Problems defy income, age
Access difficulties increased across income levels for people with insurance, the Center for Studying Health System Change report found. Of those earning 200% or more of the federal poverty level in 2007, 5.6% reported an unmet health care need, up 2.1 percentage points from 2003. For the insured earning less than 200% of poverty, 8.3% identified an unmet need, 3.3 points more than in 2003.
"What this study really shows is that we can't think about the problem as just about the uninsured and the insured," said Gail Shearer, director of health policy analysis at Consumers Union, publisher of Consumer Reports.
The center's report found growing access problems for children. Among all children, 3.9% had an unmet health care need in 2007, up from 2.2% in 2003 and 3.2% in 1996-97. Cunningham said children's access likely is being affected by the higher insurance costs their parents are facing.
Some people with access problems had trouble making or getting to medical appointments, the center reported. Fifty-eight percent of adults with access problems said the health system was a reason.
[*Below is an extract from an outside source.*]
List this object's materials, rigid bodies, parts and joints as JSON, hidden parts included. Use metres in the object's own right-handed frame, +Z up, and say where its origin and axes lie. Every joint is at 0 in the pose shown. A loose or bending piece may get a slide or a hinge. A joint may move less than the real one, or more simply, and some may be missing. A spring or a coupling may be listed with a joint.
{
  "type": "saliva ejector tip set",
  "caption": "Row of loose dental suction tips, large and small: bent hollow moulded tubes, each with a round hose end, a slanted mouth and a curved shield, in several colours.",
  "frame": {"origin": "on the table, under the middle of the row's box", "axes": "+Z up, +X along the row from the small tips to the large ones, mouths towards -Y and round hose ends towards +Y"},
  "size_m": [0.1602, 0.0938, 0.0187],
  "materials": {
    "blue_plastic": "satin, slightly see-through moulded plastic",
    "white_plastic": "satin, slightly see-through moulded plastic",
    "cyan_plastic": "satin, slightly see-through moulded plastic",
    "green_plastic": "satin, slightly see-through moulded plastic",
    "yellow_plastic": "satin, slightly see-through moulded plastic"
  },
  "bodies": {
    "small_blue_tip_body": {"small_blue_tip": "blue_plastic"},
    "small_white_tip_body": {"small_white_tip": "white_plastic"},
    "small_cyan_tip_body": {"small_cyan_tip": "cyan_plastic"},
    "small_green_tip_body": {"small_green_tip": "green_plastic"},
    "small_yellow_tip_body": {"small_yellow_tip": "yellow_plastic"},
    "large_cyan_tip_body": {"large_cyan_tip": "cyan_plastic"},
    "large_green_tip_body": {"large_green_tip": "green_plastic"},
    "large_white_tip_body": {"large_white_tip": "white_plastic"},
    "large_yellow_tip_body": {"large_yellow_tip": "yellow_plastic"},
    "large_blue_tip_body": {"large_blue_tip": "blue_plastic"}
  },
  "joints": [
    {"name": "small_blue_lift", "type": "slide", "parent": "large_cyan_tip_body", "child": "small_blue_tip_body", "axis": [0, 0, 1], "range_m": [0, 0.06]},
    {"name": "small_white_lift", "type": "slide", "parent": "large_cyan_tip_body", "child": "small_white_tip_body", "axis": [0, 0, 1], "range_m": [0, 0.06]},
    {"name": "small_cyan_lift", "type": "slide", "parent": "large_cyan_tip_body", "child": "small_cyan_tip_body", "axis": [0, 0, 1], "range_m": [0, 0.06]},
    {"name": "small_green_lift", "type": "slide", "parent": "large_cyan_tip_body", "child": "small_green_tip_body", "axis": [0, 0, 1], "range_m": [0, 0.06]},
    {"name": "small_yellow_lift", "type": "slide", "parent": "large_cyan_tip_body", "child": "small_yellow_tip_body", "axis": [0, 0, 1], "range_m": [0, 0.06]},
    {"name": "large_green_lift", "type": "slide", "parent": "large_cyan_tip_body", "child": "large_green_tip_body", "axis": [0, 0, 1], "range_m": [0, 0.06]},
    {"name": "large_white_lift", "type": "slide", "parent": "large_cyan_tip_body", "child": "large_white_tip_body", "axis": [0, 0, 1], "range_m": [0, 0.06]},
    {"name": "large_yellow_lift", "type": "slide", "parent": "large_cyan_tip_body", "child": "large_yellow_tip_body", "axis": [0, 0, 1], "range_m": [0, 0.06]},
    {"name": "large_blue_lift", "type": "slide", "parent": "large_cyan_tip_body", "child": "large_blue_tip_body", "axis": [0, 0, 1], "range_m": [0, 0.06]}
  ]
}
Of those, 28.6% said they could not get to a doctor's office or clinic when it was open.
"This report is really a warning about seismic change in our health care system," said David Colby, PhD, vice president for research and evaluation at the Robert Wood Johnson Foundation, which funded the center's study. "With each passing year, more Americans are really falling behind when it comes to getting the medical care they need."
The American health care system needs to re-embrace the physician-patient relationship through medical homes and by paying physicians for delivering high-value care and communicating with patients in new ways, such as e-mail, said Rick Kellerman, MD, board chair of the American Academy of Family Physicians. "We're just throwing people into a system that doesn't work, whether they have insurance or not."
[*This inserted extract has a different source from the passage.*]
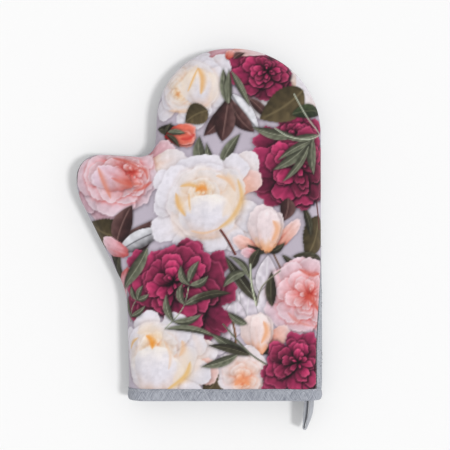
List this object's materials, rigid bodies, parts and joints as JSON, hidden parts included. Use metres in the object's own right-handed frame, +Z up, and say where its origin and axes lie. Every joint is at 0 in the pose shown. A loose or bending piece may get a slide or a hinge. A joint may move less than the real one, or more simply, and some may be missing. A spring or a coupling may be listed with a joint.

However, most Americans are not upset about their health costs, according to the latest annual health care survey by Gallup, conducted in November 2007. Fifty-seven percent of respondents said they were satisfied with the total cost of their health care, while 39% were dissatisfied with it.
Similarly, if 8% of Americans overall reported an unmet health care need in 2007, 92% did not, Cunningham said. "It's valid to say that for most people, they're still getting the medical care that they need." However, that 8% represents a striking increase from the 5.2% of Americans who reported an unmet need in 2003, he said.
Not insured enough
The Commonwealth Fund report found that the number of underinsured adults between 19 and 64 years old jumped 62% from 2003 to 2007.
The report defines the underinsured as individuals who had deductibles equal to or exceeding 5% of their income, spent 10% or more of their wages on out-of-pocket medical expenses, or spent 5% or more of their wages on these expenses if they earned less than 200% of poverty.
The underinsured were less likely to have employer-based coverage. Sixty-five percent of them had such insurance, while 80% of the adequately insured did. In contrast, 12% of the underinsured had individual market health plans, compared with 7% for the adequately insured.
The study might have overestimated the number of underinsured people by using deductibles as a measuring stick, said John Goodman, PhD, president of the National Center for Policy Analysis, a think tank that promotes private-sector approaches to policy questions. The study does not account for people with high-deductible health plans with savings options to which their employers contribute, he explained.
Schoen said that only a small minority of the insured population has high-deductible plans with employer contributions. In 2007, 3.8 million people were enrolled in high-deductible plans, but only a third to a half of those workers received an employer contribution.